The handover to the next generation is also starting.
“I have three sons all doing their own thing, but we meet quarterly to discuss our investments and consider opportunities,” Gavin said.
Gavin’s son, Rob, is progressively spending more time in the business, and Sue’s son, Rory, has also been made a director.
Forestry projects
Bob Bunning has continued to be a major investor in the forestry sector.
In the 1990s, he teamed up with Tony Jack, along with Bruce and Charmaine Mattinson, Bernie Dell and other investors to establish Integrated Tree Cropping.
At its peak, ITC had about 150,000 hectares of blue gum plantations.
“Like a lot of businesses that grow very quickly, we ran out of cash, which is when we got involved with Futuris (now Elders),” Bob said.
“The end result was that they took us out, once again with a little bit of angst, but from a financial point of view that was quite satisfactory
“That allowed us to move on to greener pastures, the sandalwood at Kununurra.”
The group did its first sandalwood planting in the Kimberley in 2004.
They later joined up with private equity giant KKR to establish Santanol, which bought Elders’ sandalwood plantations in the Kimberley.
KKR owns two thirds of Santanol, which has about 2,000ha of sandalwood plantations.
Santanol has started trial harvesting, processing, oil production and marketing programs.
Bob Bunning’s side of the family invests primarily through Aileendonan Investments.
Aileendonan is half-owned by Bob, who also chairs the company.

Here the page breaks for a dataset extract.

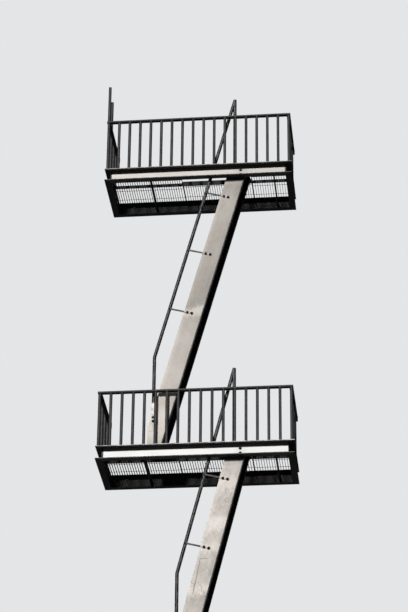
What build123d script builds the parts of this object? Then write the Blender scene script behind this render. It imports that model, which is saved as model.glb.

The other directors are his two sisters, who own the remaining shares, his daughter Catherine, and his nephew Julian Mills, who is also executive director at Gresham.
Mr Mills has moved to a part-time role at Gresham to enable more involvement in the family company.
Aileendonan was a foundation client in Perth for the Myer Family Company, which provides a range of services for family companies.
“We were their first customer, and by all accounts they are expanding fairly rapidly,” Bob said.